___ Available data

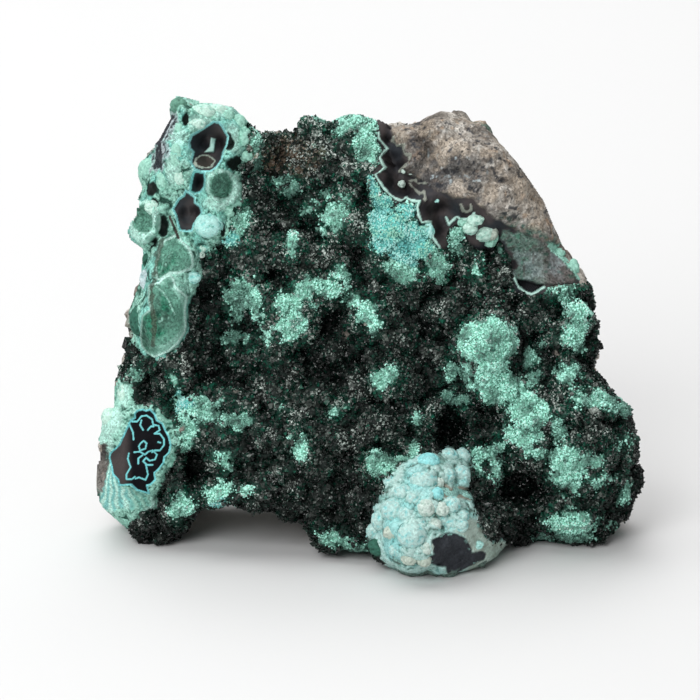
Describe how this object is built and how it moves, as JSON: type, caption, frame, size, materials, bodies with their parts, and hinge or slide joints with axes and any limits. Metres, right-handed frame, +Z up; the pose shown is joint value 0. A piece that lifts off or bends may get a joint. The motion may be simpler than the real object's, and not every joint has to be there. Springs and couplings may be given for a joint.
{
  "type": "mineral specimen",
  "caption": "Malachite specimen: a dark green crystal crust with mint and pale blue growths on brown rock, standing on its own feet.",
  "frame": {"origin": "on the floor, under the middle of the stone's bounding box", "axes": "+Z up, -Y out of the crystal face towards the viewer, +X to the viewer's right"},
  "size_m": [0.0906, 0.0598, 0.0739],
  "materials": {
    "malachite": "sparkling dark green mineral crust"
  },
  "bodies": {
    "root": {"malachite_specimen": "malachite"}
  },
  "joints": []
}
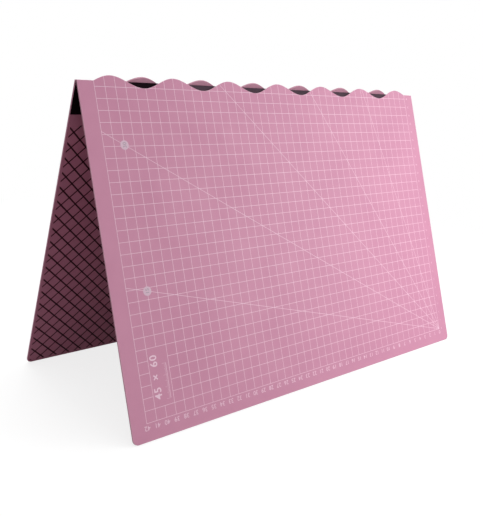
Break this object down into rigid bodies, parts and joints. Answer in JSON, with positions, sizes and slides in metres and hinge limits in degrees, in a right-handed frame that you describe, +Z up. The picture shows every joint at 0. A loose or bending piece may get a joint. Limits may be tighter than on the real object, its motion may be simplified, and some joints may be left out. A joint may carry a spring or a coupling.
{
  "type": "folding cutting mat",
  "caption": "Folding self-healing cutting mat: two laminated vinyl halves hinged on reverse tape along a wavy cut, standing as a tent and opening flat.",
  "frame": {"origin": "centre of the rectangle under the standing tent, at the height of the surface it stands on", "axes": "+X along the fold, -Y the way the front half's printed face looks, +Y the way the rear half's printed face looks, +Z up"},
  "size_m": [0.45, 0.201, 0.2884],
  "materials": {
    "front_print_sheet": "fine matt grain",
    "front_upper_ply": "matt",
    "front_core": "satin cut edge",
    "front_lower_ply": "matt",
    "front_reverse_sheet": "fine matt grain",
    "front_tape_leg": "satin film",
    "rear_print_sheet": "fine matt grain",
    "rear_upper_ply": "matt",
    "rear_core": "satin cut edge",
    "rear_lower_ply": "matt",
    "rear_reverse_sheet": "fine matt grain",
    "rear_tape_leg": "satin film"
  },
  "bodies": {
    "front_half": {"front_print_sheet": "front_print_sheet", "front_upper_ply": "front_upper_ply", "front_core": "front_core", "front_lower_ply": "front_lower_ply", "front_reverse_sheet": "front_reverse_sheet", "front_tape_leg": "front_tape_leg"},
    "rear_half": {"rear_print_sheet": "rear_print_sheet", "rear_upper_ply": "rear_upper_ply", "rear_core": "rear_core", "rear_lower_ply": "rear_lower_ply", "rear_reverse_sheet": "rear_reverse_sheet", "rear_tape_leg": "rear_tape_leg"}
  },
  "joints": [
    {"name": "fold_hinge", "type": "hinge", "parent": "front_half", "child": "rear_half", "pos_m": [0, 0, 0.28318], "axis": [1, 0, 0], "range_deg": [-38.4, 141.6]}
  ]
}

______
___ Available data

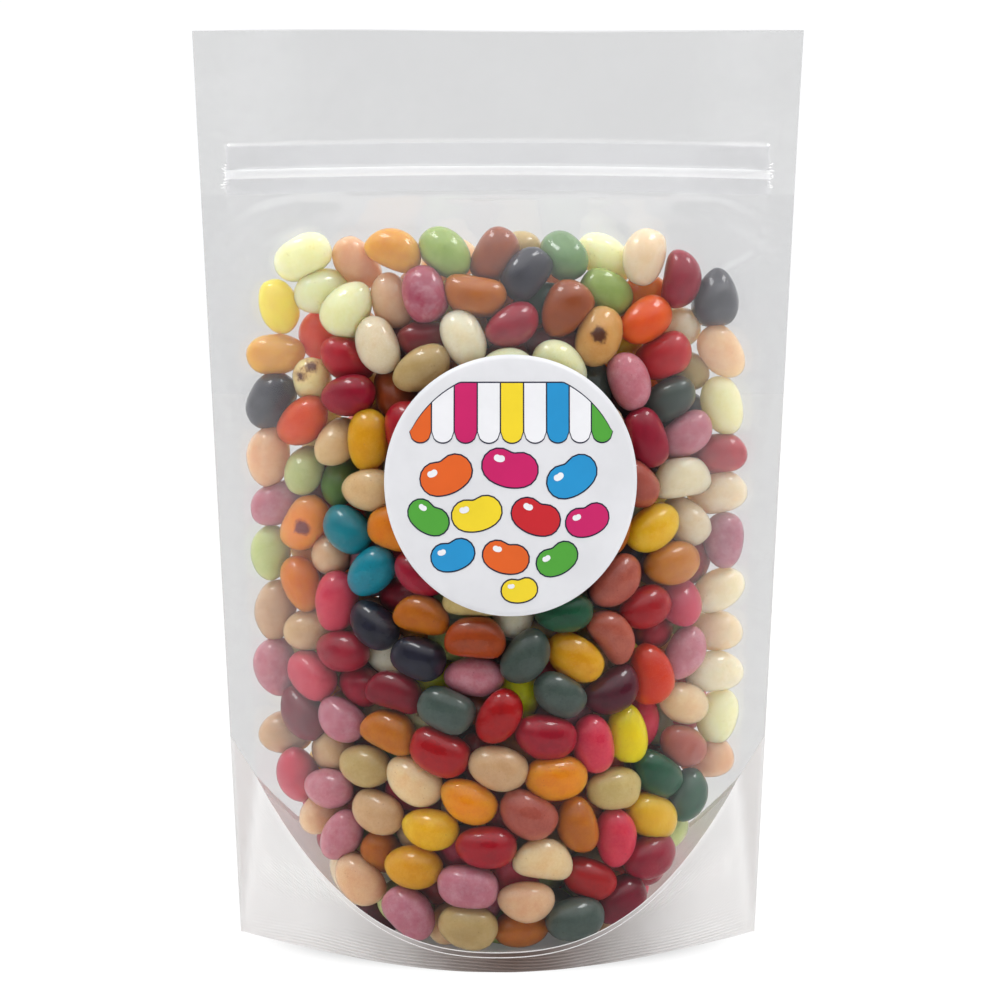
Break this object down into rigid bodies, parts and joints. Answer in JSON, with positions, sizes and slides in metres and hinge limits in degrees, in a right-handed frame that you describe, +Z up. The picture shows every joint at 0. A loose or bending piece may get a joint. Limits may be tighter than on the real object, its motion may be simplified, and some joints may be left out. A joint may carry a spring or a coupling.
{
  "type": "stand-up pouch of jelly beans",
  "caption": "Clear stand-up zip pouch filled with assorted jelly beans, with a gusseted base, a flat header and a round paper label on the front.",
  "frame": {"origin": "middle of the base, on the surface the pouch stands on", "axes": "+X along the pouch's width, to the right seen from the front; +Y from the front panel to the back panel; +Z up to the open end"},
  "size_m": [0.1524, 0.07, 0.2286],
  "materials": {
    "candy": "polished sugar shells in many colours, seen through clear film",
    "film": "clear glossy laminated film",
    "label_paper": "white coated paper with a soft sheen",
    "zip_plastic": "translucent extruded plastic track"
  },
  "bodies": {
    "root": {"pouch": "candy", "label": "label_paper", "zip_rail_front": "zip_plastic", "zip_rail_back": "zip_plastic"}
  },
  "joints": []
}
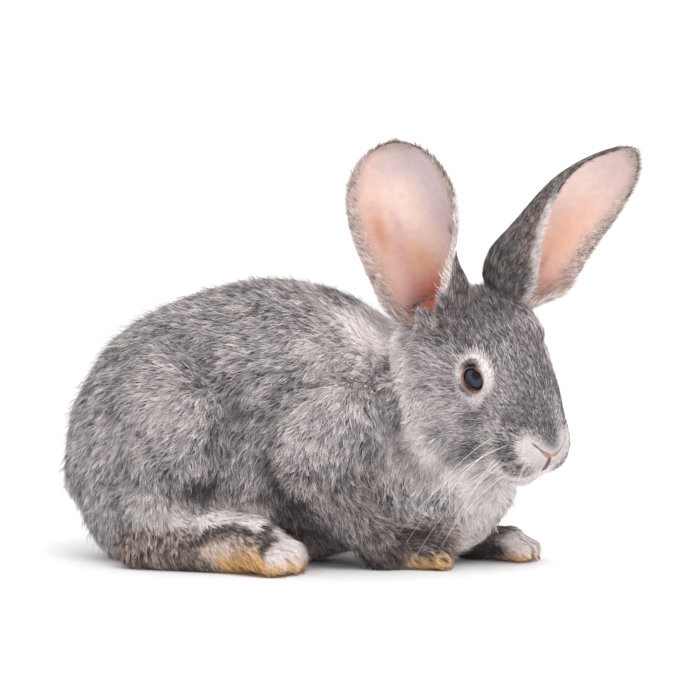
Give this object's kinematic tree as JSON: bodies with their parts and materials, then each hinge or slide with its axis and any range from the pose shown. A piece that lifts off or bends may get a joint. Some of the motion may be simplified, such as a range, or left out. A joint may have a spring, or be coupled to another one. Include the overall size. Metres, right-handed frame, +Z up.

______

What is expected » Scan the material above. Extract every line in which the word "axis" occurs.

Reply »
    {"name": "fold_hinge", "type": "hinge", "parent": "front_half", "child": "rear_half", "pos_m": [0, 0, 0.28318], "axis": [1, 0, 0], "range_deg": [-38.4, 141.6]}
Give this object's kinematic tree as JSON: bodies with their parts and materials, then each hinge or slide with its axis and any range from the pose shown. A piece that lifts off or bends may get a joint. Some of the motion may be simplified, such as a range, or left out. A joint may have a spring, or be coupled to another one. Include the overall size. Metres, right-handed frame, +Z up.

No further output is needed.